Even before the outbreak of war, Taft had warned that “we have moved far toward totalitarian government already. The additional powers sought by the President in case of war … would create a Socialist dictatorship which it would be impossible to dissolve once the war is over.” His strongly held view was that “we should be prepared to defend our own shores but we should not undertake to defend the ideals of democracies in foreign countries.” Why try to straighten out the affairs of foreign countries? he asked. If America’s New Dealers could not manage the United States, how could they run the world any better?

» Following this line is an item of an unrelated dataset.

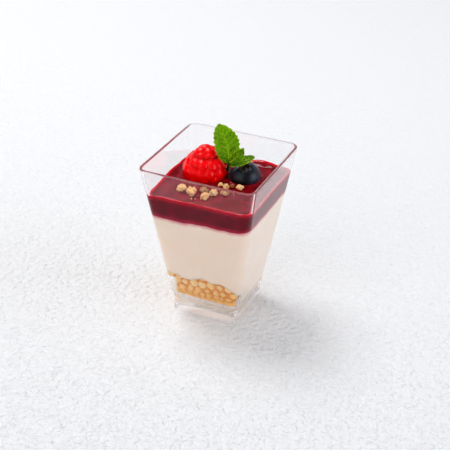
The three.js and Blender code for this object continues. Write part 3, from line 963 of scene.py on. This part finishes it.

Several months after the outbreak of war, Taft said: “While I certainly do not consider myself an isolationist, I feel it would be a great mistake for us to participate in the European War. I do not believe that we could materially affect the outcome”—remembering the First World War, in which the United States was not ready to fight until too late in the day—“and I do not believe we have shown any ability to make a peace after the war is over”—for had he not been in Paris in 1919, and believed President Wilson to have made a shambles of the postwar settlement? “In the meantime,” he concluded, by going to war “we would certainly destroy democracy in this country.”
ROOSEVELT, TOO, remembered Wilson’s mistakes, among them his unwillingness to work with Congress or with the other political party. A few days after Germany invaded Poland, the President placed a phone call to South Carolina to ask the help of James F. Byrnes, one of the many senators he had estranged in his efforts to purge “disloyal” Democrats—several of whom were Byrnes’s friends—in the 1938 elections. Now Roosevelt moved to make peace.
The President “is preparing to compose his ancient quarrel with Congress,” wrote the journalists Joseph Alsop and Robert Kintner, by asking “the Democratic moderate [Byrnes] … to share in the Senate management of the embargo repeal.…” Byrnes was invited by Roosevelt to a conference in Washington, to be held before a special session of Congress convened. So were other congressional leaders of both parties, and the 1936 Republican presidential and vice-presidential candidates. At the conference Roosevelt was, in Byrnes’s words, “conciliatory and persuasive.”
The Congress granted the President’s request. The neutrality laws were changed. The United States now ha
d a bipartisan strategy for dealing with the crisis in Europe. It was to ensure an Allied victory by selling Britain and France all the weapons they might need, and to do so at a profit and without running the risk that the United States might be drawn into the war.
GEORGE MARSHALL, acting chief of staff of the American army during July and August, became chief September 1, 1939, the day Poland was invaded. While waiting for Quarters Number One at Fort Myer to be ready for occupancy, he had been staying with Colonel George Patton, whose family was away (and who exulted in a letter to his wife: “I have just consummated a pretty snappy move!… [H]e and I are batching it. I think that once I can get my natural charm working I won’t need any letters from John J. P[ershing] or any one else”).
Though Marshall was Pershing’s principal protégé, and the old general had campaigned long and hard to ensure that his former aide rose to the top, in the end it had been Harry Hopkins who persuaded Roosevelt to appoint Marshall to the job. But by the time Marshall was sworn in, Hopkins, ill and going through bouts of hospitalization, was not at hand to provide political guidance and to help him develop a close relationship with the President.
By an executive order issued July 5, FDR had positioned himself to take a more direct role in commanding the armed forces; on certain issues the service chiefs were now to report directly to him as commander in chief rather than to the secretary of war or the secretary of the navy. The new system made it all the more important for Marshall to develop an easy working relationship with the President; yet the general’s own stern nature made that difficult for him to do.